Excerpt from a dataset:

########################################

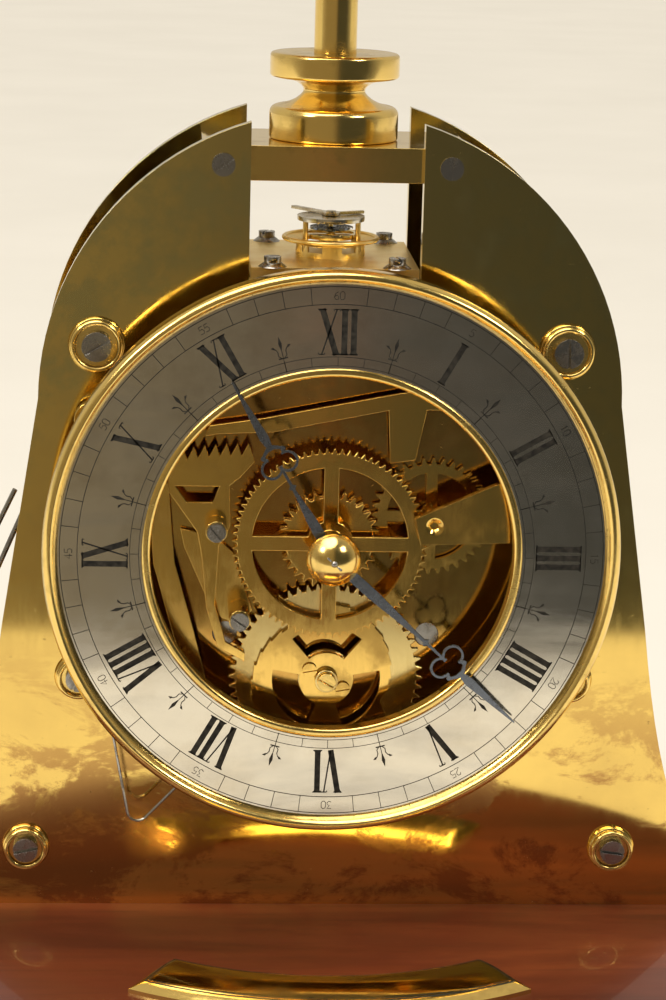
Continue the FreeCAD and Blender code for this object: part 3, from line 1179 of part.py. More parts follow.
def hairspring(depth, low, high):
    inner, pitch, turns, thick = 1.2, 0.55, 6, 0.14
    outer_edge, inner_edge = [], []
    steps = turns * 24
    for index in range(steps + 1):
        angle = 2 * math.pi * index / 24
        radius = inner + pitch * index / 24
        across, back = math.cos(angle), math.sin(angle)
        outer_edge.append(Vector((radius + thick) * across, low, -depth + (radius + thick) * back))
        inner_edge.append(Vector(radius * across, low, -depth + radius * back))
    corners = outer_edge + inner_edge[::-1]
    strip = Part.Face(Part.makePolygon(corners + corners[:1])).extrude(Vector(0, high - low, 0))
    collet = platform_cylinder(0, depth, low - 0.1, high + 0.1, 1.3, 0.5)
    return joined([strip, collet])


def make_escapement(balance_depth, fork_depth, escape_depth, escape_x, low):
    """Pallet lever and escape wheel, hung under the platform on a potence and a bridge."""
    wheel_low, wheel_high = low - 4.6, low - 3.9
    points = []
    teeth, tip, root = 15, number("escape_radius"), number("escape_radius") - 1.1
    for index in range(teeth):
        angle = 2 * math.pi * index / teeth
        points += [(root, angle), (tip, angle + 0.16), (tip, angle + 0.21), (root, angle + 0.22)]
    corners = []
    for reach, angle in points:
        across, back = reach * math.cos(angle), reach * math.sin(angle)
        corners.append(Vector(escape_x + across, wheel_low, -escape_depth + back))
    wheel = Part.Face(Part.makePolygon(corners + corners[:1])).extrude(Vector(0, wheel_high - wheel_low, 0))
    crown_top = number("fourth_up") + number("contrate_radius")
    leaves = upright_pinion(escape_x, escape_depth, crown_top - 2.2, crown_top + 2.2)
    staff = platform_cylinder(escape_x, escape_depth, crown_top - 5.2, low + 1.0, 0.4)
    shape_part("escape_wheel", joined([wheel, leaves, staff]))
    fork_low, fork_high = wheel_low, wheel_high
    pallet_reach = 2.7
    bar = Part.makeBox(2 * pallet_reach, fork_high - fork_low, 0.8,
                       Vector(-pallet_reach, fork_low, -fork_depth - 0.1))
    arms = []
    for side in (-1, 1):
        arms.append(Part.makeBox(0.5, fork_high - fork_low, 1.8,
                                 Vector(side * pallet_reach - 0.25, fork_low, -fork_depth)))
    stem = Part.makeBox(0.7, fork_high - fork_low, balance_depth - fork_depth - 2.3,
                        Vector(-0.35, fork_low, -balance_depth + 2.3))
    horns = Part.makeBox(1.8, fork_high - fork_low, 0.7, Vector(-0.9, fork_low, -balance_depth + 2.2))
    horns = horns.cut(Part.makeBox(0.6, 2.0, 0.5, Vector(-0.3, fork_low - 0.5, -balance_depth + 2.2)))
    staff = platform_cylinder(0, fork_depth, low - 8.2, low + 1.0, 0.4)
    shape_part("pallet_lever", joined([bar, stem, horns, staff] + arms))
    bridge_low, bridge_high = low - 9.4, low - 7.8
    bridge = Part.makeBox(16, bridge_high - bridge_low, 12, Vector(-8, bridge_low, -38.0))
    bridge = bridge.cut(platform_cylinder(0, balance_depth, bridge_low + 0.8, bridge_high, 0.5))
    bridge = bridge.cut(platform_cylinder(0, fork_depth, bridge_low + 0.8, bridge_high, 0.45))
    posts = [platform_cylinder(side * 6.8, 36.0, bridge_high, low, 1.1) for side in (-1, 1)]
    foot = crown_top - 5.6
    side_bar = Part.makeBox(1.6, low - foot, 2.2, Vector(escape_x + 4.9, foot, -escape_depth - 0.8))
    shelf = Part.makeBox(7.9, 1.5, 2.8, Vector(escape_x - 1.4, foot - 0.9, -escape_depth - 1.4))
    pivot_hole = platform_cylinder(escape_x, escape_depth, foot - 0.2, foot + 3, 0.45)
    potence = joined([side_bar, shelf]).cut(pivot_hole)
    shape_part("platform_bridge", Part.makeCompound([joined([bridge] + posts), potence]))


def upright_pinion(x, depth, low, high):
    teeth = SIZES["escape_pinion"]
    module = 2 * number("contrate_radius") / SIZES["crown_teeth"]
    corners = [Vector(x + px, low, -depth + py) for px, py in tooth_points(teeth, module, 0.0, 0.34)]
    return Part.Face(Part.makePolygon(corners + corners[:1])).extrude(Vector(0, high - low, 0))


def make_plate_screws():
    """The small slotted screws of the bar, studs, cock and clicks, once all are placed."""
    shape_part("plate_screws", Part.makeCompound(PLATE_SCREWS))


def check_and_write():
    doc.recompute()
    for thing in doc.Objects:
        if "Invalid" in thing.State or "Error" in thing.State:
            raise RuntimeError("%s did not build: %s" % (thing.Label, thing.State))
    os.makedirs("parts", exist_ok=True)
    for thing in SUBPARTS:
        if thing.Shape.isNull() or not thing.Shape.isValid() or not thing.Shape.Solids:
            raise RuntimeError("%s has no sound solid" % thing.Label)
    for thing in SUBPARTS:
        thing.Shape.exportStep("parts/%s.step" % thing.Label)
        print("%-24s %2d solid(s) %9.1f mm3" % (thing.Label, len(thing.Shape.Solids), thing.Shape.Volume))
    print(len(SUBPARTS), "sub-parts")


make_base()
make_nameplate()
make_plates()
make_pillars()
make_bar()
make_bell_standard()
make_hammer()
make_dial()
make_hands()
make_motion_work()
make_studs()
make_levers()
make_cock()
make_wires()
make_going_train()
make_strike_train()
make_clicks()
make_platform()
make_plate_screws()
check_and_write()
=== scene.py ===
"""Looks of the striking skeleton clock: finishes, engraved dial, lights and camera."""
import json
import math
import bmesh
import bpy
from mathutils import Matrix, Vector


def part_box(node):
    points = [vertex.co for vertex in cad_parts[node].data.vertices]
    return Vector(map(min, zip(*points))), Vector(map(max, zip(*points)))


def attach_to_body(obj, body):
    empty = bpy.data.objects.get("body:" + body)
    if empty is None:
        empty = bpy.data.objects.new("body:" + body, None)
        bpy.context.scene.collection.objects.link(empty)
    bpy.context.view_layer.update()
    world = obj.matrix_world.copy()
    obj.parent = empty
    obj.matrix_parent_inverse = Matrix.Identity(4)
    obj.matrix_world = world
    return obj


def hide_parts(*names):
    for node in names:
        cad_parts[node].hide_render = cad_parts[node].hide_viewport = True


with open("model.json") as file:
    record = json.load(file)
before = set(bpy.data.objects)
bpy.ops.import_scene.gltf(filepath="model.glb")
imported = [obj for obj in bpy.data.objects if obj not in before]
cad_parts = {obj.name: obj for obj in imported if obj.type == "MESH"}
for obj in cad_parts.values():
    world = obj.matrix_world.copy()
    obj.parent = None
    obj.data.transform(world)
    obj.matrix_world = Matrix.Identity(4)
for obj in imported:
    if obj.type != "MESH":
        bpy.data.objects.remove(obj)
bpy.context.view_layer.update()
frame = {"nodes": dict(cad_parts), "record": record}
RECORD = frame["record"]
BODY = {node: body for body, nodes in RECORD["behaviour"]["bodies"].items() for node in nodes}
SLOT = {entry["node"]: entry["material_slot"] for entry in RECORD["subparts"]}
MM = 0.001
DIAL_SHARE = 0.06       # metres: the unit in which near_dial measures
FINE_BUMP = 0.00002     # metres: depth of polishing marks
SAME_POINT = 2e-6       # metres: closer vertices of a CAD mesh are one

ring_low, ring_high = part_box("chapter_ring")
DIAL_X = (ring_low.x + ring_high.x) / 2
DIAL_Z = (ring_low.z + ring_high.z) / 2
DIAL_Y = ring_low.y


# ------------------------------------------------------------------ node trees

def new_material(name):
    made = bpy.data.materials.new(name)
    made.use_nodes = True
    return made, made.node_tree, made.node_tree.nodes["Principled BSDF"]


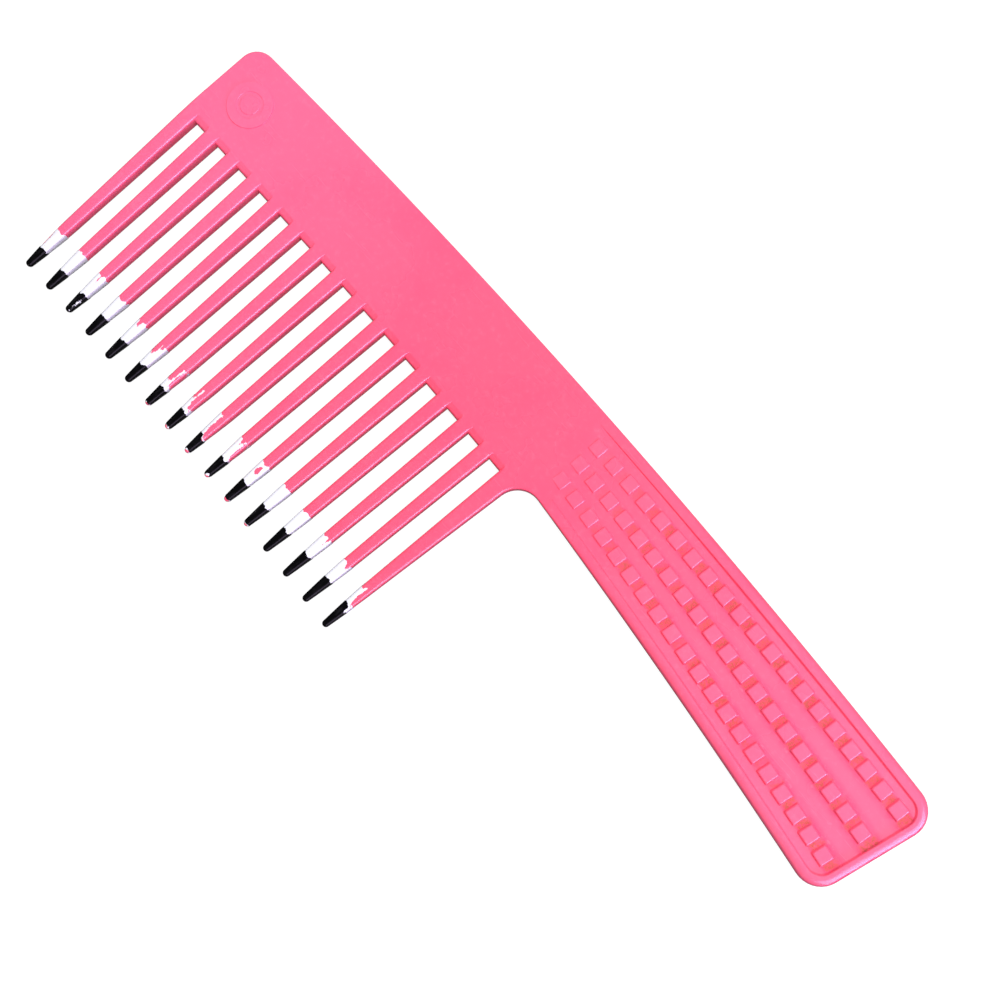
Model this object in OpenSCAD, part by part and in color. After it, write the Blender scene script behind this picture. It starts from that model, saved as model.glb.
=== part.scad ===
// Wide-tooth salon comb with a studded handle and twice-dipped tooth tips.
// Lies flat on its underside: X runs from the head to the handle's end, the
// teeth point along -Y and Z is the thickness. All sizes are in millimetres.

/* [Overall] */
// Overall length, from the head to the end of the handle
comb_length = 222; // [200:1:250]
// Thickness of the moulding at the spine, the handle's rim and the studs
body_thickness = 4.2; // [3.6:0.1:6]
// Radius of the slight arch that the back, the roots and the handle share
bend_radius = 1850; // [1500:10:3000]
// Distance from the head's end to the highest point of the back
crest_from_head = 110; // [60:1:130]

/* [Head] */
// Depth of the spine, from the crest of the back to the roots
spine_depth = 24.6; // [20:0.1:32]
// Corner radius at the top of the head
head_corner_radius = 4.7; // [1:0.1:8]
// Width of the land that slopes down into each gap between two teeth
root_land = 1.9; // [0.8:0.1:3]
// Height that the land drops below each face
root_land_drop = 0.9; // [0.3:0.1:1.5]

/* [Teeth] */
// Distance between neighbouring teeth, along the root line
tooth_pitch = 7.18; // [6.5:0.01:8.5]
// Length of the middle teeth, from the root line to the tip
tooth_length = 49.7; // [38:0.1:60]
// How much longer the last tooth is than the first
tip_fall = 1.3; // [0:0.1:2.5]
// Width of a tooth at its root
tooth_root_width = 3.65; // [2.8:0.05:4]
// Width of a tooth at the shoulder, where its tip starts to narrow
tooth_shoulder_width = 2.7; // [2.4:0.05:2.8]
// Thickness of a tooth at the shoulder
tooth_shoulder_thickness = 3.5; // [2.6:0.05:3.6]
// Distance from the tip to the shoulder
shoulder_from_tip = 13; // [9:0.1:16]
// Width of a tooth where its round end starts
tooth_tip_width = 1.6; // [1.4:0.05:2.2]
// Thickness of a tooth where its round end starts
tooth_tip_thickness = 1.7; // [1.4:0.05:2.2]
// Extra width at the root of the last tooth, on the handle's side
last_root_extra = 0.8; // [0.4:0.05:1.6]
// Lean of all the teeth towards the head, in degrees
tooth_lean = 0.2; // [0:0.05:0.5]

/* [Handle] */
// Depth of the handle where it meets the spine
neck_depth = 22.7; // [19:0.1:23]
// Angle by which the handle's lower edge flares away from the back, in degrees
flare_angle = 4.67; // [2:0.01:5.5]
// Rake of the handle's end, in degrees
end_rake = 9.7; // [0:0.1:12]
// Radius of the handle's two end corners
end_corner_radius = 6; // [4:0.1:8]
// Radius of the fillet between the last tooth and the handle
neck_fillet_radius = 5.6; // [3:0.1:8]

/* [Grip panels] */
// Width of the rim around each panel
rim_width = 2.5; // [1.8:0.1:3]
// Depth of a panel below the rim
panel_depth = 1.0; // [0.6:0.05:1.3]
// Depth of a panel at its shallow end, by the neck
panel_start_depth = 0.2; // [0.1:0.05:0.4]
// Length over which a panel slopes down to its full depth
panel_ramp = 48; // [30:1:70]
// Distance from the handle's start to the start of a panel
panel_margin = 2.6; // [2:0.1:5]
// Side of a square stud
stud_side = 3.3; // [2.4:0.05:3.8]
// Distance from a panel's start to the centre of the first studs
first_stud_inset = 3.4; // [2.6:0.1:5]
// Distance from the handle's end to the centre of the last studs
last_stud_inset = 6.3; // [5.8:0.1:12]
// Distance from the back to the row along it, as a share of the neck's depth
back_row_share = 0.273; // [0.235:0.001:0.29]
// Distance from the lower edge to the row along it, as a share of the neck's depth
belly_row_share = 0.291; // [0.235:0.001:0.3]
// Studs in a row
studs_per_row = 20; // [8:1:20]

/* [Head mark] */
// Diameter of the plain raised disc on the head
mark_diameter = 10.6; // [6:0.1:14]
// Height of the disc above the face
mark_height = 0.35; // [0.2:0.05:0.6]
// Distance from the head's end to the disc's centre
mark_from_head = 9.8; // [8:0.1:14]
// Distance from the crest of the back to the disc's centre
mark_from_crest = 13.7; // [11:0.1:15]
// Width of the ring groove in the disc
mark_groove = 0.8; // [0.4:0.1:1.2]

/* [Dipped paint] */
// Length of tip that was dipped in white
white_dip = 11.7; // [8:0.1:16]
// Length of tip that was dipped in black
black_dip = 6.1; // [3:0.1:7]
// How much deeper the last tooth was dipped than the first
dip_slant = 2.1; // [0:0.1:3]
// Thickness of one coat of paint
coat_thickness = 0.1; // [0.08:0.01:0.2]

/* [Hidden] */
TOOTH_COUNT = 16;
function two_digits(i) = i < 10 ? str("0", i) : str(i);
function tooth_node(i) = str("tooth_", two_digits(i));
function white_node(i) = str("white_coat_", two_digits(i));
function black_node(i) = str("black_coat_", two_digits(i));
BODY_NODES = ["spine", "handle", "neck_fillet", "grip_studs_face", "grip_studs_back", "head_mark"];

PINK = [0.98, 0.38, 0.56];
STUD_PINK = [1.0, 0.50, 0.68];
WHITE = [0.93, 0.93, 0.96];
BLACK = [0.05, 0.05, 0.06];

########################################

**DO THIS**
Give back the opening line of the records above and every line after it, up to and including the one with "return joined([strip, collet])", unchanged.

**ANSWER FOR THE TASK**
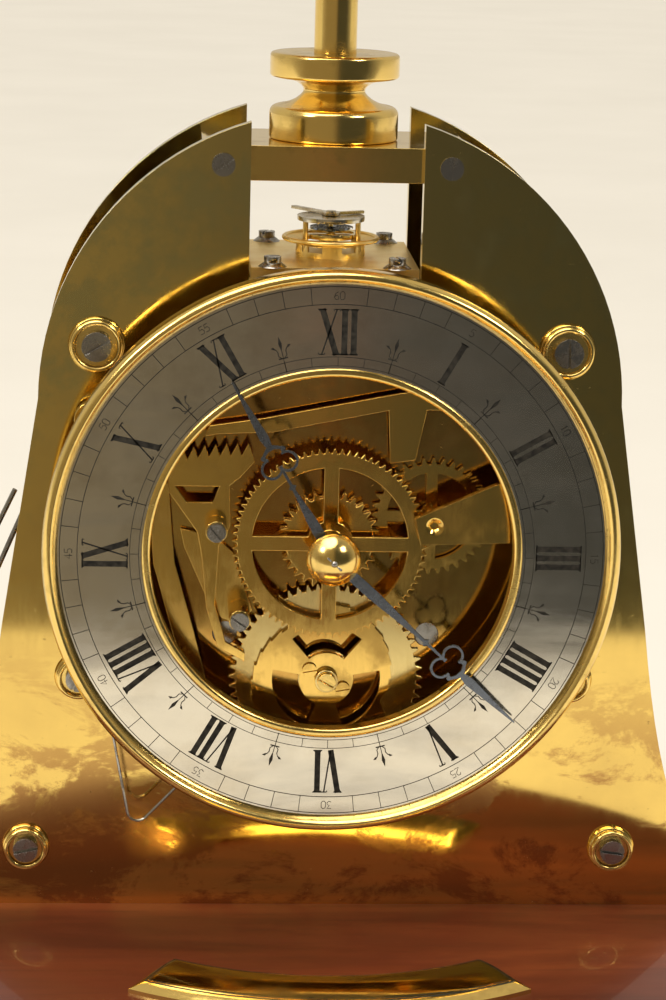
Continue the FreeCAD and Blender code for this object: part 3, from line 1179 of part.py. More parts follow.
def hairspring(depth, low, high):
    inner, pitch, turns, thick = 1.2, 0.55, 6, 0.14
    outer_edge, inner_edge = [], []
    steps = turns * 24
    for index in range(steps + 1):
        angle = 2 * math.pi * index / 24
        radius = inner + pitch * index / 24
        across, back = math.cos(angle), math.sin(angle)
        outer_edge.append(Vector((radius + thick) * across, low, -depth + (radius + thick) * back))
        inner_edge.append(Vector(radius * across, low, -depth + radius * back))
    corners = outer_edge + inner_edge[::-1]
    strip = Part.Face(Part.makePolygon(corners + corners[:1])).extrude(Vector(0, high - low, 0))
    collet = platform_cylinder(0, depth, low - 0.1, high + 0.1, 1.3, 0.5)
    return joined([strip, collet])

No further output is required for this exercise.